Sustainable Development
India has demonstrated its unwavering commitment to promoting sustainable development, inclusive growth, social development, and environmental protection. In recent years, India has taken significant strides to ensure that its policies and practices align with the principles of sustainable development, which seeks to meet the needs of the present without compromising the ability of future generations to meet their own needs. Inclusive growth, which prioritises the equitable distribution of resources and opportunities, is a key component of India’s current development agenda. The country’s commitment towards environmental protection and safeguarding natural resources and ecosystems for the benefit of current and future generations is also evident in the propulsion of more green technology innovations and green energy startups.
Advancement of Trade
The agreement seeks to advance transparency, efficacy, simplification, harmonisation, and consistency of trade procedures. The objective is to foster a systematic approach to international trade operations that offers clarity and predictability to stakeholders.

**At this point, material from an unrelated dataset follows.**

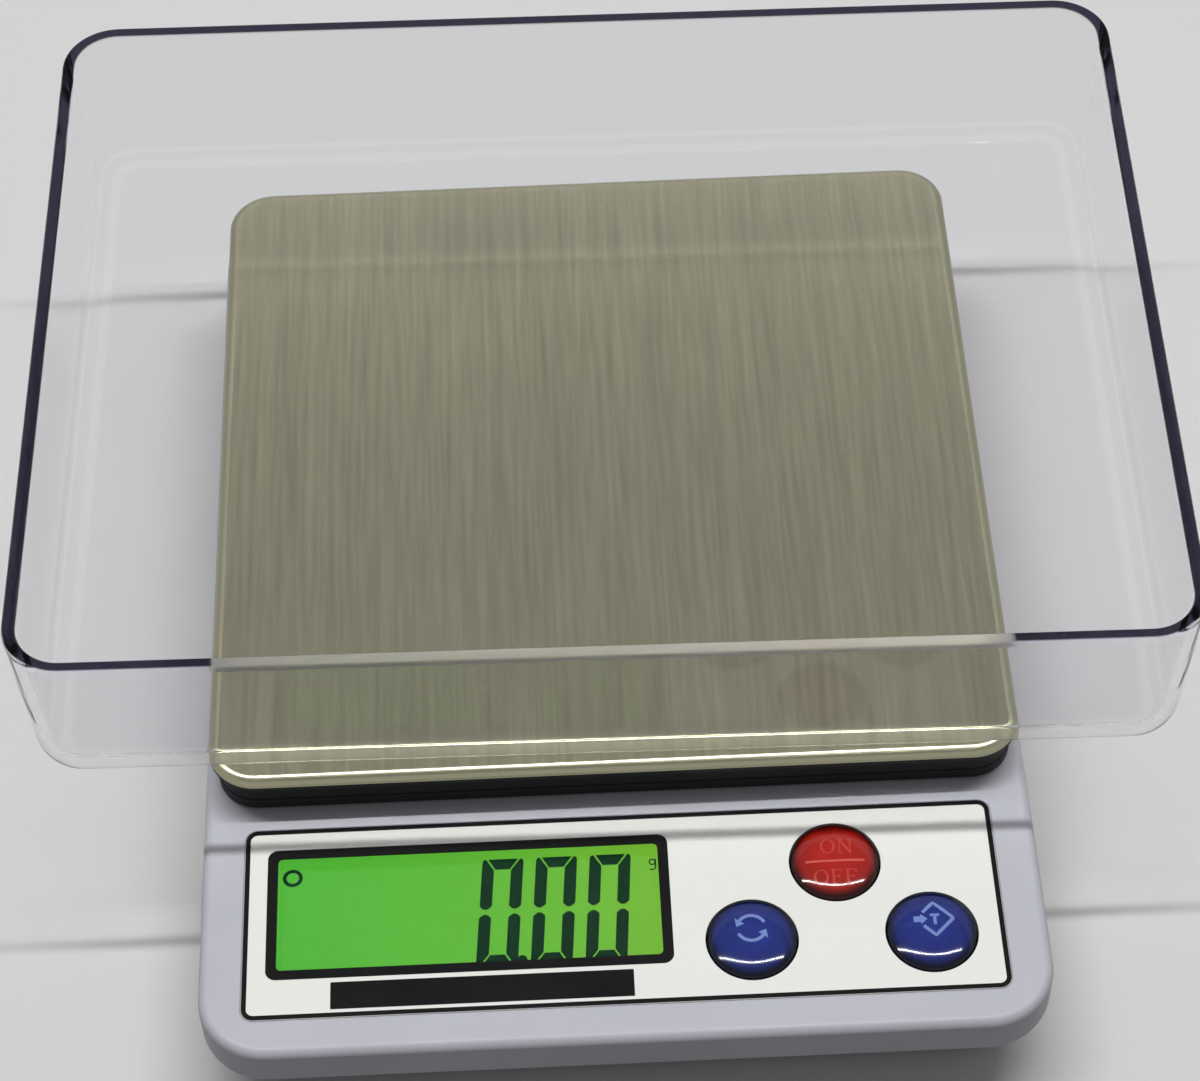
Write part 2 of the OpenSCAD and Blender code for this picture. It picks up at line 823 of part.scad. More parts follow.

TEPA will facilitate access to Indian exporters for specialised inputs and create an encouraging trade and investment environment. By doing so, TEPA is expected to boost exports of Indian-made goods and provide opportunities for the services sector to access new markets. This provision will serve towards achieving India’s vision of becoming self-reliant and enhancing its global competitiveness.
TEPA presents a promising avenue for Indian businesses looking to integrate into the European Union markets. Notably, Switzerland, a non-EU member, exports over 40% of its global services to the EU, highlighting the potential market opportunities that can be leveraged by Indian companies. With Switzerland serving as a gateway to the EU, businesses can utilise it as a strategic base to extend their market reach and further their internationalisation efforts.
Boost to Manufacturing
TEPA is set to propel the ‘Make in India’ and Atmanirbhar Bharat initiatives by bolstering domestic manufacturing in various sectors, including Infrastructure, Manufacturing, Pharmaceuticals, Banking and Financial Services, to name a few. TEPA aims to create an enabling environment that fosters the growth of the Indian economy by promoting the production and consumption of domestic products. By providing an impetus to these sectors, TEPA is poised to play a pivotal role in driving the growth and development of India’s economy while simultaneously strengthening its position in the global market.
Remarks
Before the India-EFTA TEPA can take effect, it must be ratified by both India and the EFTA nations. Switzerland has already announced its plans to ratify the agreement by the next year. If successfully implemented, the India-EFTA TEPA could serve as a model for other trade agreements.
This achievement also reinforces India’s reputation as a champion of free trade, intellectual property rights, global investment, and competition. It could stimulate additional foreign investment and help establish the country as a key player in the international trade landscape.